* [Written exercise] In the listing that follows, the range to quote begins at the line that has "obj.parent = None" and ends after the line that has "points = [vertex.co"; quote it verbatim and add nothing.

* [Dataset excerpts]
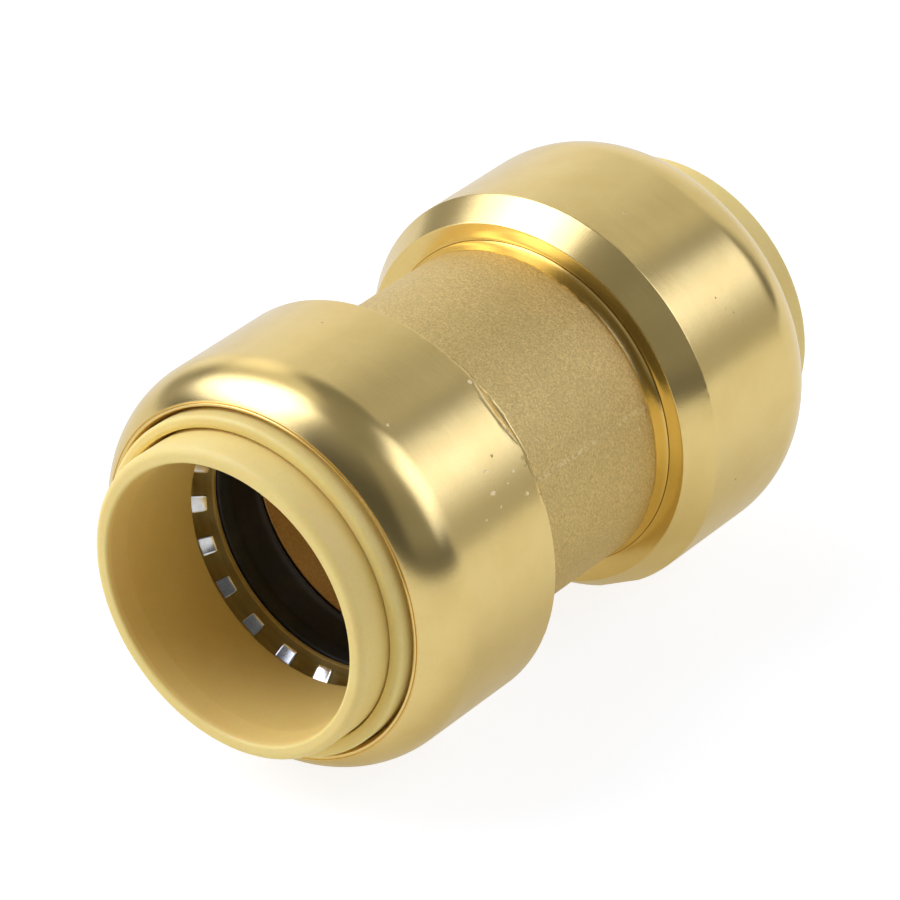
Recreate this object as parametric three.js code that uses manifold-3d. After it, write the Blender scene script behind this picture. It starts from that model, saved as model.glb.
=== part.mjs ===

---

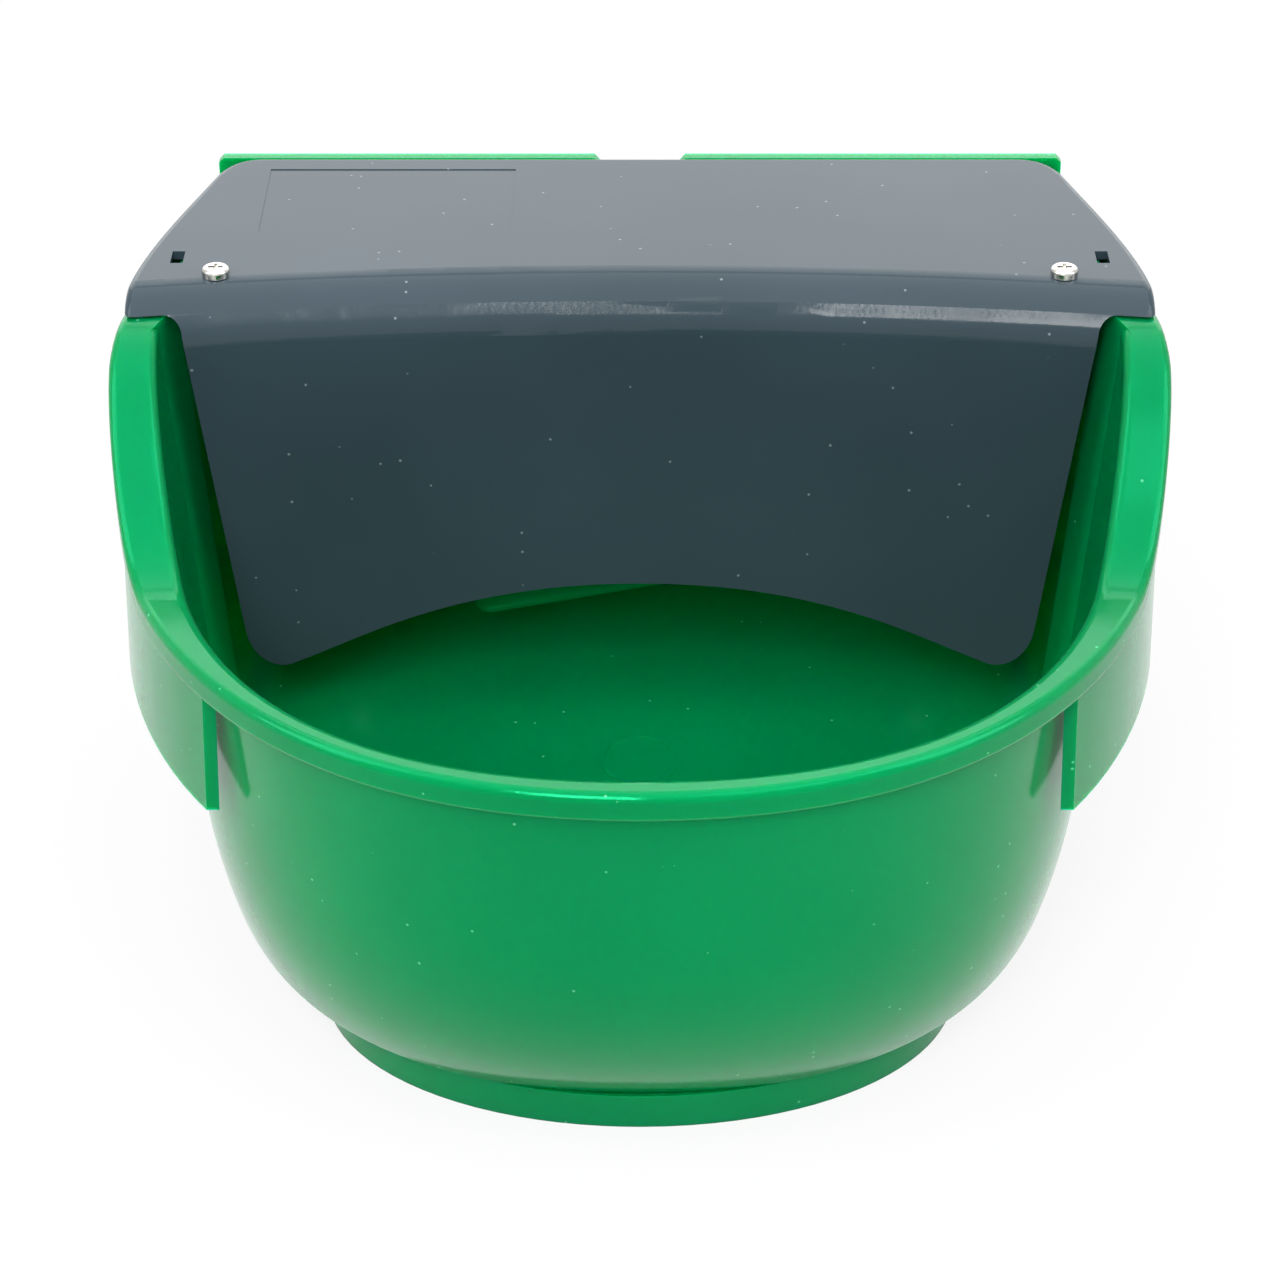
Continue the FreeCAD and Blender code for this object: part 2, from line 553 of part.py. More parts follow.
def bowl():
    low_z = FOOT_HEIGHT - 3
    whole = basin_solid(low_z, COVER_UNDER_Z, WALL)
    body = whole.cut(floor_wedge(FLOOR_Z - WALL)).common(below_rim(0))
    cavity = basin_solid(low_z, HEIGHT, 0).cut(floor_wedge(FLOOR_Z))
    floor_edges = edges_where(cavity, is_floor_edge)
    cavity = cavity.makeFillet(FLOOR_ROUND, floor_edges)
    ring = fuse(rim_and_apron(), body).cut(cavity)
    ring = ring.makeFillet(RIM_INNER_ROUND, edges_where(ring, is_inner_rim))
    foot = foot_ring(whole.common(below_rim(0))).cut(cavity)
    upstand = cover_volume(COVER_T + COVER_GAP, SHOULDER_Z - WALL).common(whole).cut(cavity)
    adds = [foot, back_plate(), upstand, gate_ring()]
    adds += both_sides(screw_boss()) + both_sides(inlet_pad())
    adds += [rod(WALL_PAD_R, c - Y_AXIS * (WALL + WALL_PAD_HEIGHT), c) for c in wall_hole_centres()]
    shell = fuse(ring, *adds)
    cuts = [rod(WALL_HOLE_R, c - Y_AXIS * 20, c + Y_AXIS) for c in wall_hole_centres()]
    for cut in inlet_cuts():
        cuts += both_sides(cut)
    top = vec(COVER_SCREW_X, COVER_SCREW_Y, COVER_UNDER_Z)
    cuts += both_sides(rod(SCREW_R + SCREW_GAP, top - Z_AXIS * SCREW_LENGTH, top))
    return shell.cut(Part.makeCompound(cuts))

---

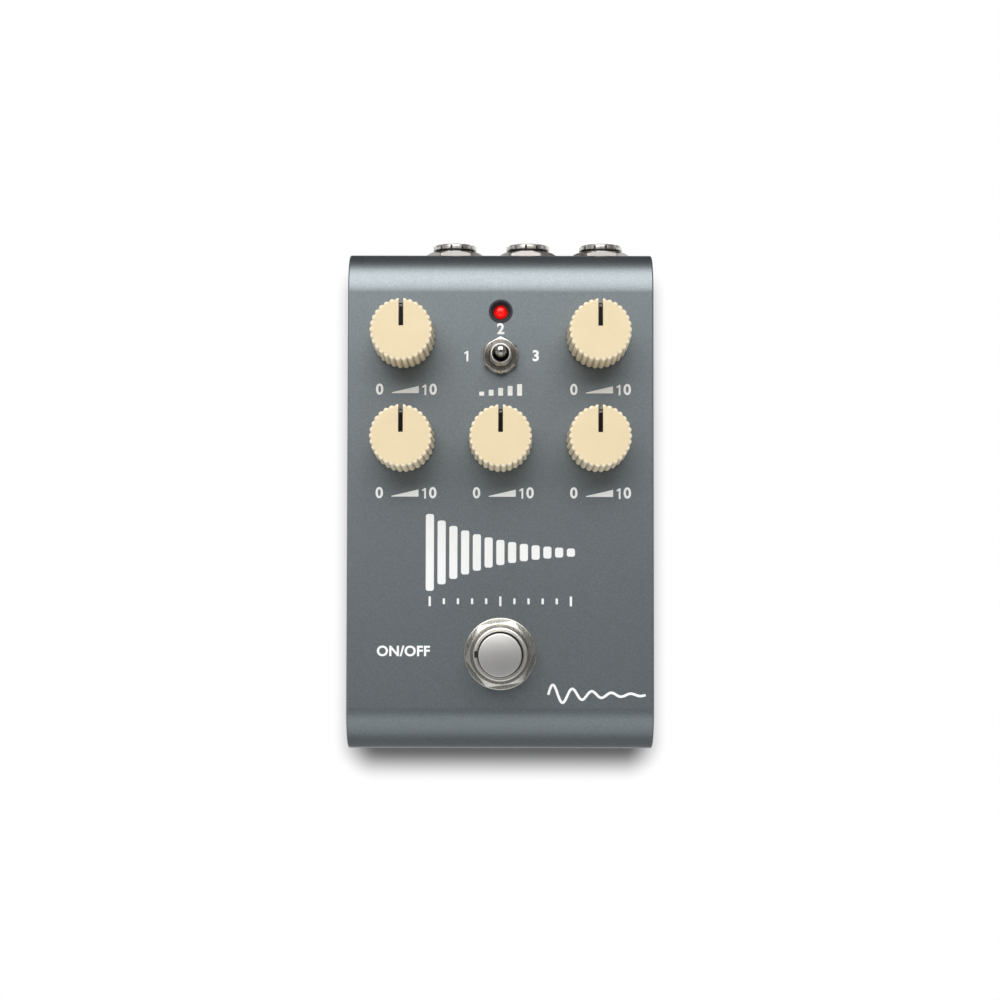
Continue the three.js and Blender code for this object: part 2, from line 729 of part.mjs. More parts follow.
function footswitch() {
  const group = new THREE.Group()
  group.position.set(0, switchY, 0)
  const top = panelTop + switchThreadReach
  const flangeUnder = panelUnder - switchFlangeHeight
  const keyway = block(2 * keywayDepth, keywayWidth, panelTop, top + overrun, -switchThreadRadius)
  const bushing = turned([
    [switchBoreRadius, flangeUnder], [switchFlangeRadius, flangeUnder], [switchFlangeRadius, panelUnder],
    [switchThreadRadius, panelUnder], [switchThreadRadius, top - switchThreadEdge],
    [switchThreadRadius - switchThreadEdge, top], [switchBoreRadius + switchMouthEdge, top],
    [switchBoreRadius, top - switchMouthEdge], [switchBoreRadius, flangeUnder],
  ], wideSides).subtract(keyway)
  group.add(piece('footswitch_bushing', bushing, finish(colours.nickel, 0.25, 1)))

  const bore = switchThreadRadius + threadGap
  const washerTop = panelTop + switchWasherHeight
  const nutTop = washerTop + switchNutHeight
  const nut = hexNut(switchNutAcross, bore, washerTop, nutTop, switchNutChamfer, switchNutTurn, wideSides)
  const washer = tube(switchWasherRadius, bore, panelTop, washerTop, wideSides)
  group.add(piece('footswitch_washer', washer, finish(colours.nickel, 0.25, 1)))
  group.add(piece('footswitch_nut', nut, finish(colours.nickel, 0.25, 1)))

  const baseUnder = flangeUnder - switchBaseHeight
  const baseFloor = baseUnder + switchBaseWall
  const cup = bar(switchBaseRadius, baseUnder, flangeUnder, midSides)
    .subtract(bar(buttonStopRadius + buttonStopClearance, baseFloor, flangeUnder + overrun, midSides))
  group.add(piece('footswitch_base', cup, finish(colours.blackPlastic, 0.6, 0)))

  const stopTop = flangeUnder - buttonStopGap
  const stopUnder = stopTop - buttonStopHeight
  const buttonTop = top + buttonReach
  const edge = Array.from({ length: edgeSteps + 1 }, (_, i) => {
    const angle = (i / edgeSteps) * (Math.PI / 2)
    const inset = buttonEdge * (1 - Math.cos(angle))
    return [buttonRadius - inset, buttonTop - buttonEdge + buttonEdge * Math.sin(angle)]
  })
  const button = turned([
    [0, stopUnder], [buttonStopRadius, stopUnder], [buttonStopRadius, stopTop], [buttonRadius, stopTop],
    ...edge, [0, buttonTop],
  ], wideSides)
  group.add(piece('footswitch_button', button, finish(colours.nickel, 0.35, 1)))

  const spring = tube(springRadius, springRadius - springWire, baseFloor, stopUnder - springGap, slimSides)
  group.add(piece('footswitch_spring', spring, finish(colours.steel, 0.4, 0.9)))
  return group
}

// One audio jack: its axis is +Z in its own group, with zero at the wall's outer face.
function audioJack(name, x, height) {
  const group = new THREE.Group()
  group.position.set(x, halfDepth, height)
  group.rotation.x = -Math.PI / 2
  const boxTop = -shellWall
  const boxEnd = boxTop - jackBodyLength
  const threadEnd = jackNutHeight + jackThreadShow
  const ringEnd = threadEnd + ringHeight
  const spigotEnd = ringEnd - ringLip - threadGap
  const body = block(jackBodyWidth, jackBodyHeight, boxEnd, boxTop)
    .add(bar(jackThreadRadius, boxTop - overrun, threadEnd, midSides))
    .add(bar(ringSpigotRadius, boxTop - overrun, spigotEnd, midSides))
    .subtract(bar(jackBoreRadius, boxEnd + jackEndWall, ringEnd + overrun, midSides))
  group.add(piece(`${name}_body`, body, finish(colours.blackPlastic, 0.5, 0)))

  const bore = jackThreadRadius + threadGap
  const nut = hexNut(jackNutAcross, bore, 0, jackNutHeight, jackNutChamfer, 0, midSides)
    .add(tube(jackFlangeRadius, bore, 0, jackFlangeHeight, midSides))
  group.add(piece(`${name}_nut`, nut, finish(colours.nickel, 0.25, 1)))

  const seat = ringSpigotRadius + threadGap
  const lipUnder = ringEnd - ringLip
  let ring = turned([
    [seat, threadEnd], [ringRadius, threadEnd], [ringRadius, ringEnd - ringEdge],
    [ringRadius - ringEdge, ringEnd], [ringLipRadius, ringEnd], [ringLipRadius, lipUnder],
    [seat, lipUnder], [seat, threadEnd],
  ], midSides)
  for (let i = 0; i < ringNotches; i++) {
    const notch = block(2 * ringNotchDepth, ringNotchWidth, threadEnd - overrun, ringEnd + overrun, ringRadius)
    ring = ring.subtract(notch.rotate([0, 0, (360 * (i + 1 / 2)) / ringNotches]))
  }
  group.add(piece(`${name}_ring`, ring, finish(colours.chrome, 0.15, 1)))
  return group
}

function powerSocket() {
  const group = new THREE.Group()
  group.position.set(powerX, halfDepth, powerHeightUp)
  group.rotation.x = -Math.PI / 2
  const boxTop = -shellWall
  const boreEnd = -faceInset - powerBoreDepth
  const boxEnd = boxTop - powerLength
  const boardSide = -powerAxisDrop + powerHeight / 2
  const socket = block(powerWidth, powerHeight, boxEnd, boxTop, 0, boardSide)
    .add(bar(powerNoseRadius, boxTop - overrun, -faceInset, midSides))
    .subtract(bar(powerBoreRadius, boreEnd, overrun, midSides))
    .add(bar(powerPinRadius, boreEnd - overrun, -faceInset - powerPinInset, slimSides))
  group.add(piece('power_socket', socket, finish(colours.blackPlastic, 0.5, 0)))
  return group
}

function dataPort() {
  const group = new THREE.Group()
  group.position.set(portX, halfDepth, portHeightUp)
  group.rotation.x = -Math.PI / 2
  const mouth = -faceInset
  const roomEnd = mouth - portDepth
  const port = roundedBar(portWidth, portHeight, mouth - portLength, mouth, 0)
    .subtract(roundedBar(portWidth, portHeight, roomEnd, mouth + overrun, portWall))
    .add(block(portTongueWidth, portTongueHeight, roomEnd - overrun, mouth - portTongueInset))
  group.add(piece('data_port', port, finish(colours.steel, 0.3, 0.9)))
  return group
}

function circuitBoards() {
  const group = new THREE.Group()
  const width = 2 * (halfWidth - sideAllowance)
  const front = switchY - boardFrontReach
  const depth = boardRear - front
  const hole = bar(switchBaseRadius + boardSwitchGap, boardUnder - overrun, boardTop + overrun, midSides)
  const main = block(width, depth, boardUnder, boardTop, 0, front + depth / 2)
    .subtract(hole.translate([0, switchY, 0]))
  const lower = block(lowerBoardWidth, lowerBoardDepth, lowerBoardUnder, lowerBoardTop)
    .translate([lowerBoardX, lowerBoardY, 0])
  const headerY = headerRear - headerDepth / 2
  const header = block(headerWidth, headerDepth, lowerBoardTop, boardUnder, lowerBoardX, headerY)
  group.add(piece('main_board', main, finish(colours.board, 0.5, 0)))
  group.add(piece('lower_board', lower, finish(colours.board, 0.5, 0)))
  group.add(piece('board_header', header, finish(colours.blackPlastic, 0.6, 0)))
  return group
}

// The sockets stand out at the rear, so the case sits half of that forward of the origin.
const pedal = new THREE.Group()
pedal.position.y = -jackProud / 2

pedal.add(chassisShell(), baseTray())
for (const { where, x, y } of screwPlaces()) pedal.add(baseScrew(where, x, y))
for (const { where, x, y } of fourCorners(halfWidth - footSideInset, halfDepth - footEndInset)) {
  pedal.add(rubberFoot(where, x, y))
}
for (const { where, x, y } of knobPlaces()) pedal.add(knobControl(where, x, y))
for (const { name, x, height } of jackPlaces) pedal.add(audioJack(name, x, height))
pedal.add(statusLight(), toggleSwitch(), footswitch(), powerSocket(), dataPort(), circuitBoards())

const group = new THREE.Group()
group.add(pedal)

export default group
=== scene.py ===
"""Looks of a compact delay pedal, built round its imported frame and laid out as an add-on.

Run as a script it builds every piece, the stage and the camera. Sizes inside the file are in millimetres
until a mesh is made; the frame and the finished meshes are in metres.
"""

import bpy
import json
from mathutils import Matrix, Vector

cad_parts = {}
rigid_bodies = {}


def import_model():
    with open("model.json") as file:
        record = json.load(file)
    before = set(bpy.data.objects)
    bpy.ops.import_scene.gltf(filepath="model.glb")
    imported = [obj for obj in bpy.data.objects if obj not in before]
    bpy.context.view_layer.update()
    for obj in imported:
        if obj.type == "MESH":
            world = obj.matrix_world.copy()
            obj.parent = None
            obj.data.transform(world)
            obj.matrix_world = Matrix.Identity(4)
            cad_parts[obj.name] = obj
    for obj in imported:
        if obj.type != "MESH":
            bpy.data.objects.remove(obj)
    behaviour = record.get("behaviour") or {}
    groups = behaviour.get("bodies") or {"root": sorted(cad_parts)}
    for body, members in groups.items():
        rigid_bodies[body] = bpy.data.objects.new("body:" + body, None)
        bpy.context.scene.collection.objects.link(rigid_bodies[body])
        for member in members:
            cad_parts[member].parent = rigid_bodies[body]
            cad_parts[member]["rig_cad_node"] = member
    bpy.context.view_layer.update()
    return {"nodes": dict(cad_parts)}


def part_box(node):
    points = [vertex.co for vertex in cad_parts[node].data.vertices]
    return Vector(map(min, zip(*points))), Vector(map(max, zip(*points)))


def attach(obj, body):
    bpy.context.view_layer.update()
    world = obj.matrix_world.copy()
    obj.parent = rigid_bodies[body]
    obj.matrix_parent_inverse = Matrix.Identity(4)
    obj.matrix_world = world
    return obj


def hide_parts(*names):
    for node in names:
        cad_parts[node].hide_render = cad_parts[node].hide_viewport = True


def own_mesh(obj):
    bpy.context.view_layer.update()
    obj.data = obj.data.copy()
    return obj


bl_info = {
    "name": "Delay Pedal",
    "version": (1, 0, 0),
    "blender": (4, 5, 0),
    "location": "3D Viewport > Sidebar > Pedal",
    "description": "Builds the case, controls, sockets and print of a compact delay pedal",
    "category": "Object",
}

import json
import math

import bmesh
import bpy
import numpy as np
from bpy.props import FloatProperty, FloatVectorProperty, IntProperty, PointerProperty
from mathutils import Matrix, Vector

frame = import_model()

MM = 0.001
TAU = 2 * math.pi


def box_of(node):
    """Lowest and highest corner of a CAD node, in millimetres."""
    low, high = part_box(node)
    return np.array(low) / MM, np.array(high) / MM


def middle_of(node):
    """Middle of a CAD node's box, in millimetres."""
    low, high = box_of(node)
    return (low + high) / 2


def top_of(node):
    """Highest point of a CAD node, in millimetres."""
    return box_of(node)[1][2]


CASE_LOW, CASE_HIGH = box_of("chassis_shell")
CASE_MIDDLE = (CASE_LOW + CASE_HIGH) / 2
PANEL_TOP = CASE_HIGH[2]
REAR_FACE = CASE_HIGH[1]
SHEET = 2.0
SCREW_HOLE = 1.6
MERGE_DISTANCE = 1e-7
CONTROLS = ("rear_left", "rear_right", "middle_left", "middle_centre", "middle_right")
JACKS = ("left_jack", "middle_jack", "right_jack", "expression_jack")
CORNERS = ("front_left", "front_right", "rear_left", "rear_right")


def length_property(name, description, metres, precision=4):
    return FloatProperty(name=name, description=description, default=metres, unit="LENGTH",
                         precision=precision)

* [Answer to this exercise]
            obj.parent = None
            obj.data.transform(world)
            obj.matrix_world = Matrix.Identity(4)
            cad_parts[obj.name] = obj
    for obj in imported:
        if obj.type != "MESH":
            bpy.data.objects.remove(obj)
    behaviour = record.get("behaviour") or {}
    groups = behaviour.get("bodies") or {"root": sorted(cad_parts)}
    for body, members in groups.items():
        rigid_bodies[body] = bpy.data.objects.new("body:" + body, None)
        bpy.context.scene.collection.objects.link(rigid_bodies[body])
        for member in members:
            cad_parts[member].parent = rigid_bodies[body]
            cad_parts[member]["rig_cad_node"] = member
    bpy.context.view_layer.update()
    return {"nodes": dict(cad_parts)}


def part_box(node):
    points = [vertex.co for vertex in cad_parts[node].data.vertices]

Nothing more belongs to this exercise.